The poison undetectable, the murders free of suspicion, Giulia's business flourished.

She was careful to only sell products to ladies that she knew, or women who had been vetted by past clients. Unfortunately, one customer, a young woman who procured Aqua Tofana planning her husband's demise, got cold feet.

After mixing a few drops of the deadly liquid into her husband's soup, she panicked, begging him not to eat it and inadvertently revealing the criminal activities of Giulia and her accomplices. The husband forced his wife to give up Tofana and the rest of her network of poisoners and he soon got the police involved.

Giulia was beloved by the people, especially the women, both powerful and poor, who she helped. She got word of her warrant before the authorities came knocking and was granted sanctuary by a local church until a rumor began to spread that she had poisoned the city's water supply and the government took action, apprehending her and subjecting her to horrific torture.

Giulia confessed to killing over 600 men from 1633-1651 in Rome alone, though that number could be lower (or higher) given that her confession came under duress. It's believed that Tofana was executed in Campo de' Fiori in Rome in 1659, along with her daughter and a few of her most reliable associates. Dozens of lower-class women were executed after it was revealed they had been customers of Tofana, while many of the upper-class ladies were imprisoned or banished for their involvement in the scheme.

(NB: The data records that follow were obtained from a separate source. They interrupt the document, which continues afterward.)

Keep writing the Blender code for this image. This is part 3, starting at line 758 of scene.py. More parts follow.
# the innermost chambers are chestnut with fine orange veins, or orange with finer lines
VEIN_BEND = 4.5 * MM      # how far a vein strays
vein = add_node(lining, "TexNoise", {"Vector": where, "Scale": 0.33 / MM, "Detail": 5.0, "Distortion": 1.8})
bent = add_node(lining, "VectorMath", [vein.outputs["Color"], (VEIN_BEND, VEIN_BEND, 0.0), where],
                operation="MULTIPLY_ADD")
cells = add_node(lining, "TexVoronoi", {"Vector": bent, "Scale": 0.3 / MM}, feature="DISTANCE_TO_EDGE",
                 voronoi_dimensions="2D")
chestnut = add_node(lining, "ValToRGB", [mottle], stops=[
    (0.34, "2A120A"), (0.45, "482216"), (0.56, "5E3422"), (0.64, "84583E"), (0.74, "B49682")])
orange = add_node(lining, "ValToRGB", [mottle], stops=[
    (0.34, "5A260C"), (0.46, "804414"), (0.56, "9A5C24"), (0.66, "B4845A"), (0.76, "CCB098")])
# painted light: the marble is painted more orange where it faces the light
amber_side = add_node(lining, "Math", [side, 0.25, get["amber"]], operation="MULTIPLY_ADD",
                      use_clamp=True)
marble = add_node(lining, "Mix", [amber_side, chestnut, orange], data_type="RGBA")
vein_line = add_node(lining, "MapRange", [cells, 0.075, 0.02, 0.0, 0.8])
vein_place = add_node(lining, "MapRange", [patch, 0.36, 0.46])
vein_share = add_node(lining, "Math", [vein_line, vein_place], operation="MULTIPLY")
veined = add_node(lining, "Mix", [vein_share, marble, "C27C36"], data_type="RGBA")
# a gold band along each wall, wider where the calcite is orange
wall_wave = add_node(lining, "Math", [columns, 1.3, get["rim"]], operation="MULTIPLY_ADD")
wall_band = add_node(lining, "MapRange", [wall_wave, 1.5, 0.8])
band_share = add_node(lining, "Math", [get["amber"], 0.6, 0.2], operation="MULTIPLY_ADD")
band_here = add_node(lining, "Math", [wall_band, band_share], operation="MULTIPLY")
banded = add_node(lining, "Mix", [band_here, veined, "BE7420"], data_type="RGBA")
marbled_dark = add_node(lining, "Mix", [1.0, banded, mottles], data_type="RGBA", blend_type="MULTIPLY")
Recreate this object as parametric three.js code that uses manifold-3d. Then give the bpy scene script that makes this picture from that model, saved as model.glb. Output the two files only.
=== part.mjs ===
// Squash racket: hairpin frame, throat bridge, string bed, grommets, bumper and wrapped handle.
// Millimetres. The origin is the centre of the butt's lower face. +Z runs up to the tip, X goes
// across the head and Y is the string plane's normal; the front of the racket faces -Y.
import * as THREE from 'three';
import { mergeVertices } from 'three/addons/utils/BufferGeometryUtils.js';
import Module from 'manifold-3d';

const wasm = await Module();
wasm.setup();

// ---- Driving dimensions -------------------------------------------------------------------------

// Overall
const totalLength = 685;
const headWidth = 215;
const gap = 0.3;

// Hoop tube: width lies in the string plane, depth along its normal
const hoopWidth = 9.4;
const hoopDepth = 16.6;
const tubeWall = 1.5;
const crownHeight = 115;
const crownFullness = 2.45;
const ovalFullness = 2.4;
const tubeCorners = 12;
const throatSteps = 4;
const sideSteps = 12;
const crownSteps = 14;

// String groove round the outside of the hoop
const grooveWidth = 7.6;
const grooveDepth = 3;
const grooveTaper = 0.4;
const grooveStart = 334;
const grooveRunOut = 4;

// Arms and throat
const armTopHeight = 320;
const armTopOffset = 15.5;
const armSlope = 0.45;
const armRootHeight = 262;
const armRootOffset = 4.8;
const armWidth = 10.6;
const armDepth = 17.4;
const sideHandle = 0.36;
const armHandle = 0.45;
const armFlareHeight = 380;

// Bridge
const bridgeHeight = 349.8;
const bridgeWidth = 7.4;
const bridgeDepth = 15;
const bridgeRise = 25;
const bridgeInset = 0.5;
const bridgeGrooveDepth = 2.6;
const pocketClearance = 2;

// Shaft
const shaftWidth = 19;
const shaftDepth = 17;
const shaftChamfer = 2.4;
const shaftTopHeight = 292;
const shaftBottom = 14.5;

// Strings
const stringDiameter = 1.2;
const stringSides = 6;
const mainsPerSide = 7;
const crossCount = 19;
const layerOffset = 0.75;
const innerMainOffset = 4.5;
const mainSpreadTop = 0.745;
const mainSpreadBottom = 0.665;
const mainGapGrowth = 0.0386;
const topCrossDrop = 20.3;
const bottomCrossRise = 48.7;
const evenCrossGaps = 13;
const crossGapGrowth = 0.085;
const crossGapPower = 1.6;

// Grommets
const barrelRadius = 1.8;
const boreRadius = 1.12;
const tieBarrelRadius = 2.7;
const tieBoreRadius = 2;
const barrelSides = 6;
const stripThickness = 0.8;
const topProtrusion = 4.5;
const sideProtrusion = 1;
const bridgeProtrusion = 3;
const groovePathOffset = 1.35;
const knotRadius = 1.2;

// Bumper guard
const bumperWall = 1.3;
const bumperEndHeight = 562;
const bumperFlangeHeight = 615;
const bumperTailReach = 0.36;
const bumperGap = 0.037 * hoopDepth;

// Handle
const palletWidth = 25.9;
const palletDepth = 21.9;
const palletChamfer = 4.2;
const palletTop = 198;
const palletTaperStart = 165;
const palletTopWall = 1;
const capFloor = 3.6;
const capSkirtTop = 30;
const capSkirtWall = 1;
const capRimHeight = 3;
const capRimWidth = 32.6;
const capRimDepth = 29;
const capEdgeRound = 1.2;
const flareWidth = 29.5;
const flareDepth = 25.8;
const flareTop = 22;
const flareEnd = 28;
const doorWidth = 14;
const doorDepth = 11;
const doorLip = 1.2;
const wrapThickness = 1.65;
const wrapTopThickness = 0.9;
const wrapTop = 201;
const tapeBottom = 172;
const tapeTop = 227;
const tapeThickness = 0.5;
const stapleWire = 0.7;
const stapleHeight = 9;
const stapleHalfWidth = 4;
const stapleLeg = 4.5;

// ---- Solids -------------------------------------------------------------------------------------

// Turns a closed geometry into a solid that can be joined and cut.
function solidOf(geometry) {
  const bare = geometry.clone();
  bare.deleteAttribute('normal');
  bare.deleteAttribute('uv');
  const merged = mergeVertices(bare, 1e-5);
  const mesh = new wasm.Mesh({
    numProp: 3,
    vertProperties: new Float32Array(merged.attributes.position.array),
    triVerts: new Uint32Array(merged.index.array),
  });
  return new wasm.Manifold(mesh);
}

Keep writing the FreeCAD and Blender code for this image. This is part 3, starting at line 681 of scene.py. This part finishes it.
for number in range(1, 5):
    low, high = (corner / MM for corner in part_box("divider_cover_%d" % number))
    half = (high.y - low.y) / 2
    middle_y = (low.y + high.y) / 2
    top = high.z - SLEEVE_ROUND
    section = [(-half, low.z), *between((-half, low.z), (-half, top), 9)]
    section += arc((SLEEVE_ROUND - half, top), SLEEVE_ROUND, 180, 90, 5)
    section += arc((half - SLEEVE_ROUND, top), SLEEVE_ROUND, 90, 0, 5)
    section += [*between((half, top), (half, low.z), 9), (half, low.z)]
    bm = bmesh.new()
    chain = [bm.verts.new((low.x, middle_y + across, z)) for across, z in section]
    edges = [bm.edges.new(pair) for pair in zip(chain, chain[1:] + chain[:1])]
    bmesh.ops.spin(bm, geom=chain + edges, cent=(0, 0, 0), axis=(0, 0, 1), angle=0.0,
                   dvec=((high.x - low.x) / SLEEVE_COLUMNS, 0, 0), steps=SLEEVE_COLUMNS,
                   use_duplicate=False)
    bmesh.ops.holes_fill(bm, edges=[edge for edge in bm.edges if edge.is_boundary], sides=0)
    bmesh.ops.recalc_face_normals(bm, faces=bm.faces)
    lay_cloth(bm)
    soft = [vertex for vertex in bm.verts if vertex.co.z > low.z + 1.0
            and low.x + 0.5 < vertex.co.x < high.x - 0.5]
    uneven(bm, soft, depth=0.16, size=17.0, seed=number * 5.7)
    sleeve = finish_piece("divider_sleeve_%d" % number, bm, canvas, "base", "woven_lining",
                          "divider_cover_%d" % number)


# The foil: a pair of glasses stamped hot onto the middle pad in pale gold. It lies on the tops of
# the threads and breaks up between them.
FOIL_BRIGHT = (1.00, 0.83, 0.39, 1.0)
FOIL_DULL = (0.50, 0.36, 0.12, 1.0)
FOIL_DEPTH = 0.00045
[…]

But what's remarkable about Tofana's legacy is how it's become this sort of folklore that continues to pop up throughout history. Her poisons and proof of power directly influenced the Affair of the Poisons in 17th century France — leading to the rise of La Voisin and the attempted murder of King Louis XIV. And on his deathbed, famed composer Wolfgang Amadeus Mozart allegedly blamed his sudden, mysterious illness on Giulia's creation, exclaiming: "I am sure that I have been poisoned. I cannot rid myself of this idea... Someone has given me aqua tofana and calculated the precise time of my death."

If poison is truly a woman's weapon, no one has wielded it like Giulia Tofana.